=== Work instructions ===
Each record below must be returned exactly as shown.

=== Given data ===
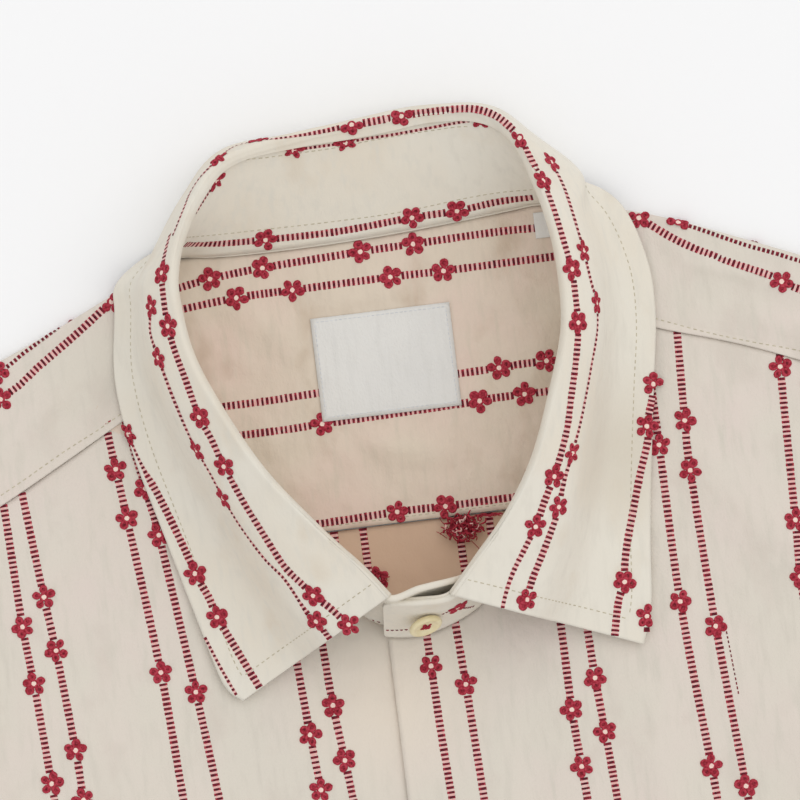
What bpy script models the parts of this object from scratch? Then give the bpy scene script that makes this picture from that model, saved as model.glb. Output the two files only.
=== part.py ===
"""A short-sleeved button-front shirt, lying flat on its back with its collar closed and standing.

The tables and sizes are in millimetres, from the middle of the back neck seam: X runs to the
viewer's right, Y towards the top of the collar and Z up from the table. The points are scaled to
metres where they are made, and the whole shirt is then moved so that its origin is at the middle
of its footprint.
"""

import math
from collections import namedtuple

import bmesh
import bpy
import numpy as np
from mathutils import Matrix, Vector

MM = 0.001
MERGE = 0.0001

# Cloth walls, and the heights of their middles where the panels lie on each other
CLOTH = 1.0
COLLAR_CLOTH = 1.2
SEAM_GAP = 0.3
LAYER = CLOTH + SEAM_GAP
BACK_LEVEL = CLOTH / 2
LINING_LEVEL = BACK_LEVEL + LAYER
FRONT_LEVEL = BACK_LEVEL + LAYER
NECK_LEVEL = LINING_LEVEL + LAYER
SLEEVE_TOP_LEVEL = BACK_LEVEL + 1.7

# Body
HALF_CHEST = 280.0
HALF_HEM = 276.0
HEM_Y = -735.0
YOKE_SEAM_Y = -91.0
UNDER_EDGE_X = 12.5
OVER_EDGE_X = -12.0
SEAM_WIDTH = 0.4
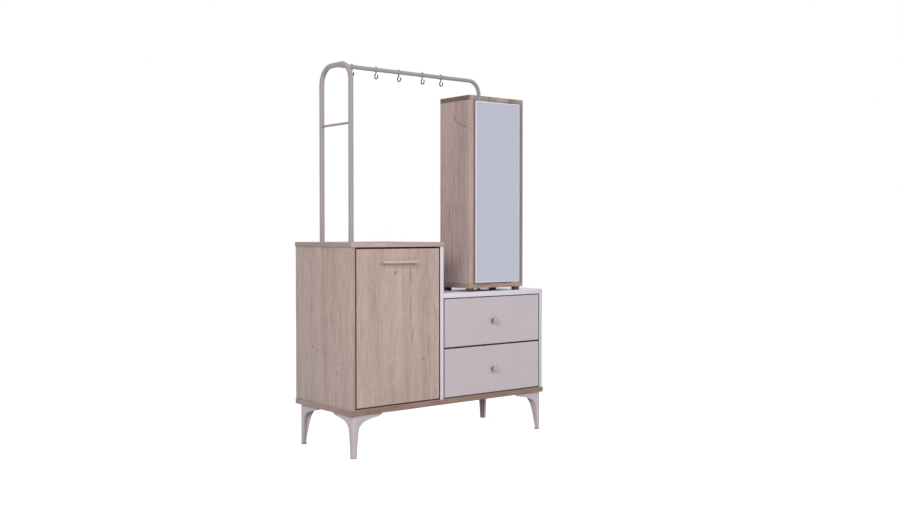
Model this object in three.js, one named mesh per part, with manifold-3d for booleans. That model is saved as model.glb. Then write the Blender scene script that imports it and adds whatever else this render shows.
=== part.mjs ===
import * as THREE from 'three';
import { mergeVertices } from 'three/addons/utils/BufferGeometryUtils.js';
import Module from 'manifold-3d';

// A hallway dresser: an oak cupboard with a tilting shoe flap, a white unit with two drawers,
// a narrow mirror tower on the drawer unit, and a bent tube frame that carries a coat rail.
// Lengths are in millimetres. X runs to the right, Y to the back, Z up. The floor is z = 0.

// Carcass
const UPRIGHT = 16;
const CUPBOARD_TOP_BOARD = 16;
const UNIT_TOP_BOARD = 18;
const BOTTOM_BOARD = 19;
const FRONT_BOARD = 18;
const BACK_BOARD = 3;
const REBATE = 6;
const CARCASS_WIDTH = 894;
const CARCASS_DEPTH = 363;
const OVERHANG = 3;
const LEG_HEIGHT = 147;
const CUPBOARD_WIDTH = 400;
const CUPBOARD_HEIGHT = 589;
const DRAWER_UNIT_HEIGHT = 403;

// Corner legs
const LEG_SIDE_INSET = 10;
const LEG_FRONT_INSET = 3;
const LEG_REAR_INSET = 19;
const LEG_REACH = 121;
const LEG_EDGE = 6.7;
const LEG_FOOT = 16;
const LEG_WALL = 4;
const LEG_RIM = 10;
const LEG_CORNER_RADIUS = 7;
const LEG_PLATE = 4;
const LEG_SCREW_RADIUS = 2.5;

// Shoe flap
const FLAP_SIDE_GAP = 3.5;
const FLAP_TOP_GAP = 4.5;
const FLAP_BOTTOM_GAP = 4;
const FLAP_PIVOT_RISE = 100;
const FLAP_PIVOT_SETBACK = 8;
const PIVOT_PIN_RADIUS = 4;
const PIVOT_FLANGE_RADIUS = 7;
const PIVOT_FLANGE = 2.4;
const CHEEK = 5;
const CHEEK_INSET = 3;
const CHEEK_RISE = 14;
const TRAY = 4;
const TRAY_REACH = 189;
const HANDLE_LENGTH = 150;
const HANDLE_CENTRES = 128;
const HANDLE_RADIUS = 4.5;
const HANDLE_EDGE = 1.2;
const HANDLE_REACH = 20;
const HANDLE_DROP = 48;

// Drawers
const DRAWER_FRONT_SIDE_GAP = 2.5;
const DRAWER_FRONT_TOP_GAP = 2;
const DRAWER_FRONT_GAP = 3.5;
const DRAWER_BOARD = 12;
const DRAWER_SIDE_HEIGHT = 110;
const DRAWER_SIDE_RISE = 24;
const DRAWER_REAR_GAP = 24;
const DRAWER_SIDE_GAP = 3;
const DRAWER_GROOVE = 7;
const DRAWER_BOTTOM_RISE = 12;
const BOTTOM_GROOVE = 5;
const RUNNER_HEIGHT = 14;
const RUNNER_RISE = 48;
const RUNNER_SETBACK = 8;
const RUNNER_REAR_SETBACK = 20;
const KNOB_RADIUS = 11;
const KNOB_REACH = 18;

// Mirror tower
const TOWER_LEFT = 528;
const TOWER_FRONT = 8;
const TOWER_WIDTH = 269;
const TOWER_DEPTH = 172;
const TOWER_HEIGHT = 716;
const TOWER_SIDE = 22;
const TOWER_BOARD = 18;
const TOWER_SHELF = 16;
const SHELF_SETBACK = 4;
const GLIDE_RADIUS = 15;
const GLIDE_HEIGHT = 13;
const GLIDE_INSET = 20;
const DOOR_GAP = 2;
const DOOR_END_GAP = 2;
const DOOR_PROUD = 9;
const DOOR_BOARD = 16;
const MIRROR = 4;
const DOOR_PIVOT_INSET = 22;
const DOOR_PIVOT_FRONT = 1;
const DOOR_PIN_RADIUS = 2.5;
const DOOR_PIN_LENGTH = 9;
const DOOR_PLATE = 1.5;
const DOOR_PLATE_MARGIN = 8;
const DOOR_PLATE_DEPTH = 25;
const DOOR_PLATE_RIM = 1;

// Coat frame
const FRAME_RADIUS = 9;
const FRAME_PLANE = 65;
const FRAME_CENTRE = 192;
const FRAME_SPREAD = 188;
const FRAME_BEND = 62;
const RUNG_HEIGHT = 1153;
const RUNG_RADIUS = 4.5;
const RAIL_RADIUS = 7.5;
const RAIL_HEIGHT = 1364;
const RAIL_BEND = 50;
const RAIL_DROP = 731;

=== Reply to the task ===
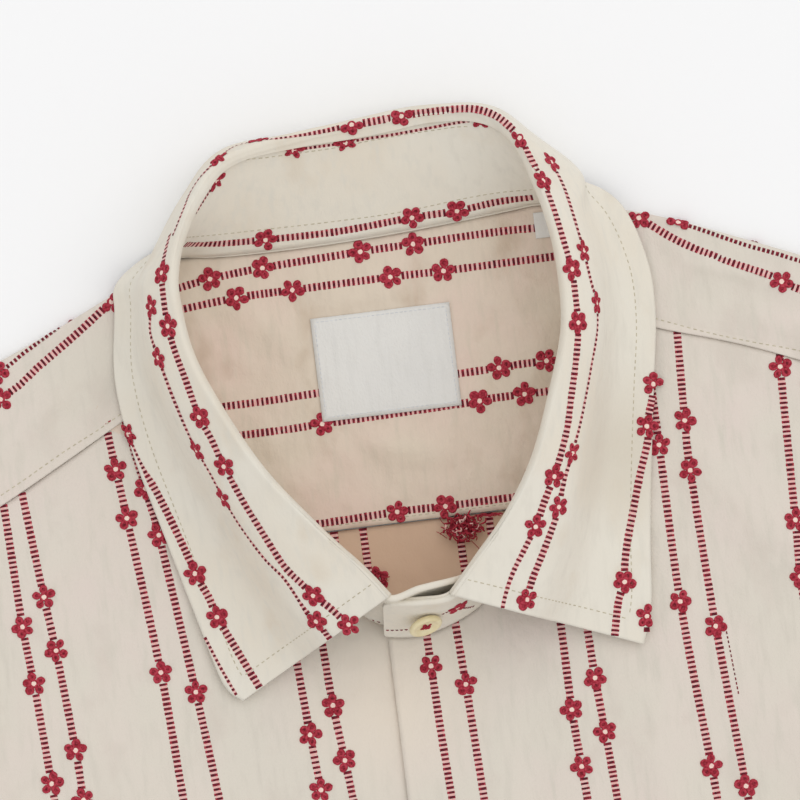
What bpy script models the parts of this object from scratch? Then give the bpy scene script that makes this picture from that model, saved as model.glb. Output the two files only.
=== part.py ===
"""A short-sleeved button-front shirt, lying flat on its back with its collar closed and standing.

The tables and sizes are in millimetres, from the middle of the back neck seam: X runs to the
viewer's right, Y towards the top of the collar and Z up from the table. The points are scaled to
metres where they are made, and the whole shirt is then moved so that its origin is at the middle
of its footprint.
"""

import math
from collections import namedtuple

import bmesh
import bpy
import numpy as np
from mathutils import Matrix, Vector

MM = 0.001
MERGE = 0.0001

# Cloth walls, and the heights of their middles where the panels lie on each other
CLOTH = 1.0
COLLAR_CLOTH = 1.2
SEAM_GAP = 0.3
LAYER = CLOTH + SEAM_GAP
BACK_LEVEL = CLOTH / 2
LINING_LEVEL = BACK_LEVEL + LAYER
FRONT_LEVEL = BACK_LEVEL + LAYER
NECK_LEVEL = LINING_LEVEL + LAYER
SLEEVE_TOP_LEVEL = BACK_LEVEL + 1.7

# Body
HALF_CHEST = 280.0
HALF_HEM = 276.0
HEM_Y = -735.0
YOKE_SEAM_Y = -91.0
UNDER_EDGE_X = 12.5
OVER_EDGE_X = -12.0
SEAM_WIDTH = 0.4
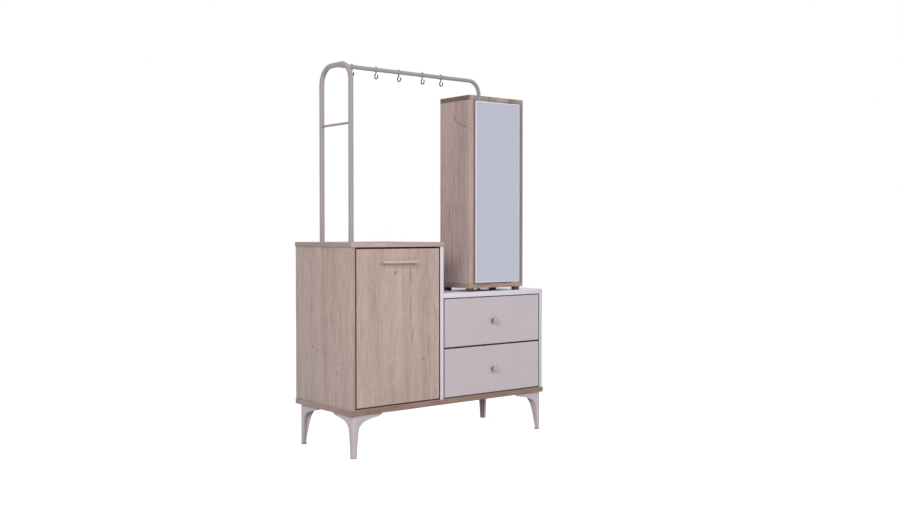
Model this object in three.js, one named mesh per part, with manifold-3d for booleans. That model is saved as model.glb. Then write the Blender scene script that imports it and adds whatever else this render shows.
=== part.mjs ===
import * as THREE from 'three';
import { mergeVertices } from 'three/addons/utils/BufferGeometryUtils.js';
import Module from 'manifold-3d';

// A hallway dresser: an oak cupboard with a tilting shoe flap, a white unit with two drawers,
// a narrow mirror tower on the drawer unit, and a bent tube frame that carries a coat rail.
// Lengths are in millimetres. X runs to the right, Y to the back, Z up. The floor is z = 0.

// Carcass
const UPRIGHT = 16;
const CUPBOARD_TOP_BOARD = 16;
const UNIT_TOP_BOARD = 18;
const BOTTOM_BOARD = 19;
const FRONT_BOARD = 18;
const BACK_BOARD = 3;
const REBATE = 6;
const CARCASS_WIDTH = 894;
const CARCASS_DEPTH = 363;
const OVERHANG = 3;
const LEG_HEIGHT = 147;
const CUPBOARD_WIDTH = 400;
const CUPBOARD_HEIGHT = 589;
const DRAWER_UNIT_HEIGHT = 403;

// Corner legs
const LEG_SIDE_INSET = 10;
const LEG_FRONT_INSET = 3;
const LEG_REAR_INSET = 19;
const LEG_REACH = 121;
const LEG_EDGE = 6.7;
const LEG_FOOT = 16;
const LEG_WALL = 4;
const LEG_RIM = 10;
const LEG_CORNER_RADIUS = 7;
const LEG_PLATE = 4;
const LEG_SCREW_RADIUS = 2.5;

// Shoe flap
const FLAP_SIDE_GAP = 3.5;
const FLAP_TOP_GAP = 4.5;
const FLAP_BOTTOM_GAP = 4;
const FLAP_PIVOT_RISE = 100;
const FLAP_PIVOT_SETBACK = 8;
const PIVOT_PIN_RADIUS = 4;
const PIVOT_FLANGE_RADIUS = 7;
const PIVOT_FLANGE = 2.4;
const CHEEK = 5;
const CHEEK_INSET = 3;
const CHEEK_RISE = 14;
const TRAY = 4;
const TRAY_REACH = 189;
const HANDLE_LENGTH = 150;
const HANDLE_CENTRES = 128;
const HANDLE_RADIUS = 4.5;
const HANDLE_EDGE = 1.2;
const HANDLE_REACH = 20;
const HANDLE_DROP = 48;

// Drawers
const DRAWER_FRONT_SIDE_GAP = 2.5;
const DRAWER_FRONT_TOP_GAP = 2;
const DRAWER_FRONT_GAP = 3.5;
const DRAWER_BOARD = 12;
const DRAWER_SIDE_HEIGHT = 110;
const DRAWER_SIDE_RISE = 24;
const DRAWER_REAR_GAP = 24;
const DRAWER_SIDE_GAP = 3;
const DRAWER_GROOVE = 7;
const DRAWER_BOTTOM_RISE = 12;
const BOTTOM_GROOVE = 5;
const RUNNER_HEIGHT = 14;
const RUNNER_RISE = 48;
const RUNNER_SETBACK = 8;
const RUNNER_REAR_SETBACK = 20;
const KNOB_RADIUS = 11;
const KNOB_REACH = 18;

// Mirror tower
const TOWER_LEFT = 528;
const TOWER_FRONT = 8;
const TOWER_WIDTH = 269;
const TOWER_DEPTH = 172;
const TOWER_HEIGHT = 716;
const TOWER_SIDE = 22;
const TOWER_BOARD = 18;
const TOWER_SHELF = 16;
const SHELF_SETBACK = 4;
const GLIDE_RADIUS = 15;
const GLIDE_HEIGHT = 13;
const GLIDE_INSET = 20;
const DOOR_GAP = 2;
const DOOR_END_GAP = 2;
const DOOR_PROUD = 9;
const DOOR_BOARD = 16;
const MIRROR = 4;
const DOOR_PIVOT_INSET = 22;
const DOOR_PIVOT_FRONT = 1;
const DOOR_PIN_RADIUS = 2.5;
const DOOR_PIN_LENGTH = 9;
const DOOR_PLATE = 1.5;
const DOOR_PLATE_MARGIN = 8;
const DOOR_PLATE_DEPTH = 25;
const DOOR_PLATE_RIM = 1;

// Coat frame
const FRAME_RADIUS = 9;
const FRAME_PLANE = 65;
const FRAME_CENTRE = 192;
const FRAME_SPREAD = 188;
const FRAME_BEND = 62;
const RUNG_HEIGHT = 1153;
const RUNG_RADIUS = 4.5;
const RAIL_RADIUS = 7.5;
const RAIL_HEIGHT = 1364;
const RAIL_BEND = 50;
const RAIL_DROP = 731;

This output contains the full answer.